Le second budget a été présenté au Parlement par Djavid bey le 1er novembre 1909, conformément à l’article 99 de la Constitution qui ordonne ce dépôt à l’ouverture même de la session. L’établissement n’en a pas été facile : son auteur déclare avoir rencontré des « choses tellement étranges » qu’il s’étonne qu’un gouvernement ait pu se maintenir dans de telles conditions. D’autre part, la Turquie, dont les besoins économiques n’ont pas été satisfaits depuis des siècles, réclame des réformes de tout genre. Mais l’exiguïté des ressources n’a guère permis d’augmenter les demandes de crédits, qui, pour le second exercice constitutionnel, s’élèvent à 30 millions de livres, réparties comme suit :

Millions
de l. t.
Finances 
 11,9
Defter-Hakani (cadastre) 
 0,1
Contributions indirectes 
 0,5
Postes et télégraphes 
 0,8
Grand Vizirat, Conseil d’État, Intérieur 
 1,2
Affaires étrangères 
 0,2
Guerre 
 8,2
Grande maîtrise de l’artillerie 
 0,4
Marine 
 1
Gendarmerie 
 1,7
Police (sûreté générale) 
 0,4
Cheik-ul-Islamat 
 0,5
Justice et cultes 
 0,8
Instruction publique 
 0,8

Les prévisions de recettes paraissent avoir été établies avec prudence. La taxe d’exonération du service militaire a été maintenue au chiffre antérieur, les effets de la loi qui appelle sous les armes toutes les confessions ne pouvant encore être appréciés. Pour les prestations, il a été fait état d’une moins-value, à cause des modifications introduites dans la législation, de la suppression des prestations en nature, et de la remise faite de l’arriéré. 17 000 livres de diminution sont inscrites pour la taxe sur les moutons. Le montant des dîmes se trouve accru de 1 348 000 livres parce que différentes attributions spéciales en faveur de l’instruction publique, des armemens, des travaux publics sont maintenant incorporées dans le budget général. Aux droits de timbre et d’enregistrement, on a prévu une augmentation de 64 000 livres ; aux contributions indirectes 300 000 livres, provenant principalement des douanes.

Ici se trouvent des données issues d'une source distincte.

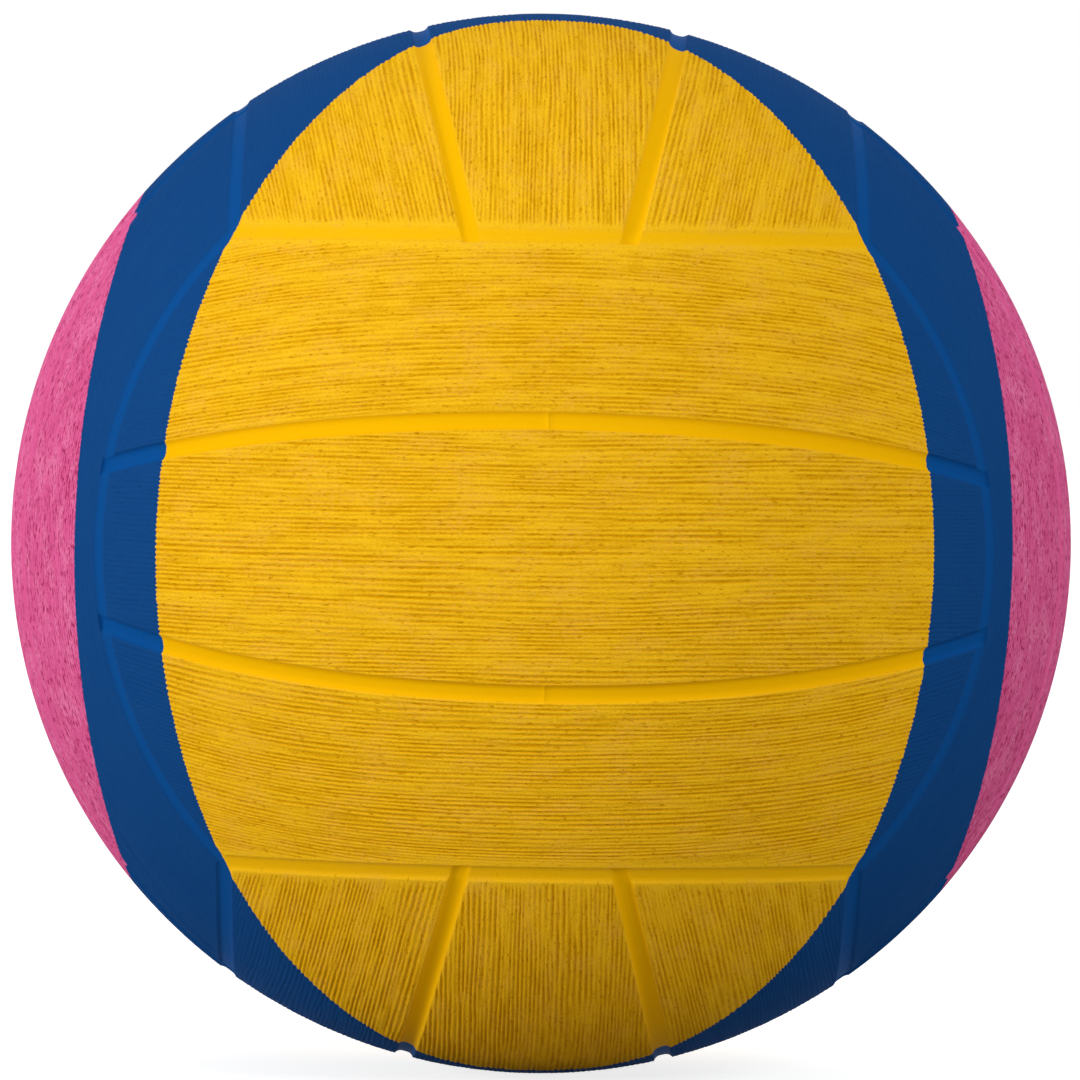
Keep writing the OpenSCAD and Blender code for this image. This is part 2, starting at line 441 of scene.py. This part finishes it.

Les Monopoles doivent donner une augmentation de 230 000 livres ; la question des modification s à apporter au monopole du tabac, actuellement affermé jusqu’en 1914, est examinée par la Commission des réformes instituée au ministère des Finances et fera sans doute l’objet de discussions approfondies. Notre compatriote, M. Sallandrouze de Lamornaix, présidant en septembre 1909 l’assemblée générale des actionnaires de la Régie, a fort bien exposé l’intérêt réciproque des deux parties et indiqué l’excellent esprit dans lequel les administrateurs étaient disposés à seconder les vues légitimes du gouvernement, qui tirera des sommes plus considérables d’un renouvellement équitable du contrat que d’une gestion directe.

Les produits des exploitations de l’État sont prévues à peu près pour le même chiffre : le ministre attend 76 000 livres de plus des recettes du chemin de fer du Hedjaz, maintenant achevé, et 62 000 de celles des bateaux à vapeur naviguant sur le Tigre et l’Euphrate, nouvellement introduites dans cette section du budget. Le produit des domaines est en augmentation de 250 000 livres, grâce aux loyers des maisons et terres faisant jadis partie de la liste civile. Le chiffre des tributs n’a pas varié. À la dernière section, celle des produits divers, nous trouvons les bénéfices de la Banque agricole, en légère diminution, tandis que ceux du changé, des brevets, la part du Trésor dans les bénéfices des sociétés concessionnaires et des chemins de fer Smyrne-Kassaba-Alachoir, sont en augmentation.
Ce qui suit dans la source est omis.